Copy out all of the data exactly as it appears.

══ COLLECTED MATERIAL ══

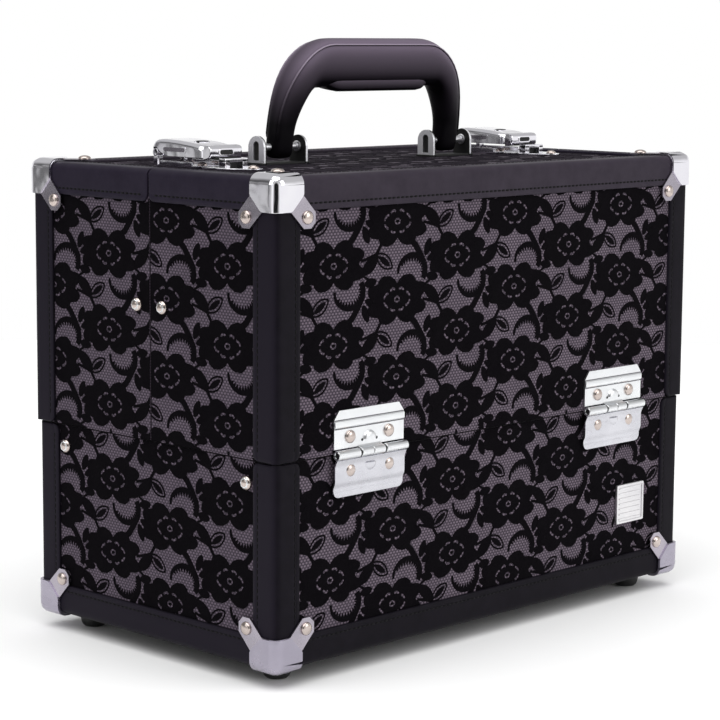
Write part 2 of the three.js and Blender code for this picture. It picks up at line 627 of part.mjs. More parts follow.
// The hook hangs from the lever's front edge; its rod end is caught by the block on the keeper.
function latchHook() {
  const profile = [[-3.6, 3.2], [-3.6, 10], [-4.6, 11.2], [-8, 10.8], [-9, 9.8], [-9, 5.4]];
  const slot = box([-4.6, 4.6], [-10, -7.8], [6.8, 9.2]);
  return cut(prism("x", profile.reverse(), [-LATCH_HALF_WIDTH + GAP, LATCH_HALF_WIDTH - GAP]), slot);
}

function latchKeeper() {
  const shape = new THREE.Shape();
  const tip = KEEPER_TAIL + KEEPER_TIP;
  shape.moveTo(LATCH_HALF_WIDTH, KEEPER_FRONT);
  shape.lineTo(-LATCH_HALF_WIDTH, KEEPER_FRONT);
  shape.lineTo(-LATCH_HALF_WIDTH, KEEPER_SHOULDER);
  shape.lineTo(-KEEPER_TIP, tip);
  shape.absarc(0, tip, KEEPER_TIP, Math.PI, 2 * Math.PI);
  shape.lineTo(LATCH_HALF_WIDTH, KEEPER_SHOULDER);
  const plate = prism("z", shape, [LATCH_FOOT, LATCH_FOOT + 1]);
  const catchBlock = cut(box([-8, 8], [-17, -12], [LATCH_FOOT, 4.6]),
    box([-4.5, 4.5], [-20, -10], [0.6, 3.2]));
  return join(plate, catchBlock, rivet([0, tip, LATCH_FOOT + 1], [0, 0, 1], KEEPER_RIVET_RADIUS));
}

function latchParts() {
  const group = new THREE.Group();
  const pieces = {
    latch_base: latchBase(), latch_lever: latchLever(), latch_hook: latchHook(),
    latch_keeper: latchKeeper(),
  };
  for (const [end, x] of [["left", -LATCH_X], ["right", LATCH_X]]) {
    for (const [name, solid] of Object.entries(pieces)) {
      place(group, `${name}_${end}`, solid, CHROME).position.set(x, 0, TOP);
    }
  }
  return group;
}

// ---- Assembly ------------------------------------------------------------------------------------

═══

> ANSWER TO THE PROBLEM:
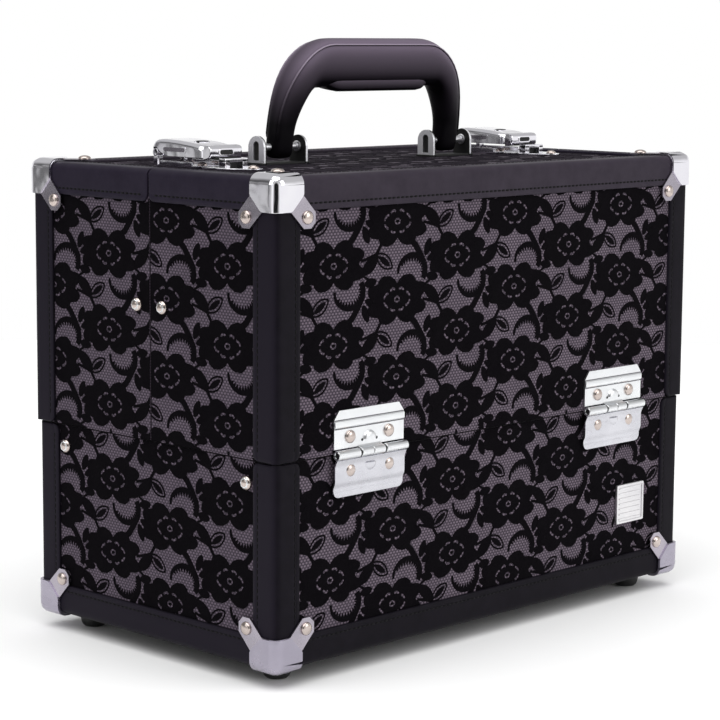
Write part 2 of the three.js and Blender code for this picture. It picks up at line 627 of part.mjs. More parts follow.
// The hook hangs from the lever's front edge; its rod end is caught by the block on the keeper.
function latchHook() {
  const profile = [[-3.6, 3.2], [-3.6, 10], [-4.6, 11.2], [-8, 10.8], [-9, 9.8], [-9, 5.4]];
  const slot = box([-4.6, 4.6], [-10, -7.8], [6.8, 9.2]);
  return cut(prism("x", profile.reverse(), [-LATCH_HALF_WIDTH + GAP, LATCH_HALF_WIDTH - GAP]), slot);
}

function latchKeeper() {
  const shape = new THREE.Shape();
  const tip = KEEPER_TAIL + KEEPER_TIP;
  shape.moveTo(LATCH_HALF_WIDTH, KEEPER_FRONT);
  shape.lineTo(-LATCH_HALF_WIDTH, KEEPER_FRONT);
  shape.lineTo(-LATCH_HALF_WIDTH, KEEPER_SHOULDER);
  shape.lineTo(-KEEPER_TIP, tip);
  shape.absarc(0, tip, KEEPER_TIP, Math.PI, 2 * Math.PI);
  shape.lineTo(LATCH_HALF_WIDTH, KEEPER_SHOULDER);
  const plate = prism("z", shape, [LATCH_FOOT, LATCH_FOOT + 1]);
  const catchBlock = cut(box([-8, 8], [-17, -12], [LATCH_FOOT, 4.6]),
    box([-4.5, 4.5], [-20, -10], [0.6, 3.2]));
  return join(plate, catchBlock, rivet([0, tip, LATCH_FOOT + 1], [0, 0, 1], KEEPER_RIVET_RADIUS));
}

function latchParts() {
  const group = new THREE.Group();
  const pieces = {
    latch_base: latchBase(), latch_lever: latchLever(), latch_hook: latchHook(),
    latch_keeper: latchKeeper(),
  };
  for (const [end, x] of [["left", -LATCH_X], ["right", LATCH_X]]) {
    for (const [name, solid] of Object.entries(pieces)) {
      place(group, `${name}_${end}`, solid, CHROME).position.set(x, 0, TOP);
    }
  }
  return group;
}

// ---- Assembly ------------------------------------------------------------------------------------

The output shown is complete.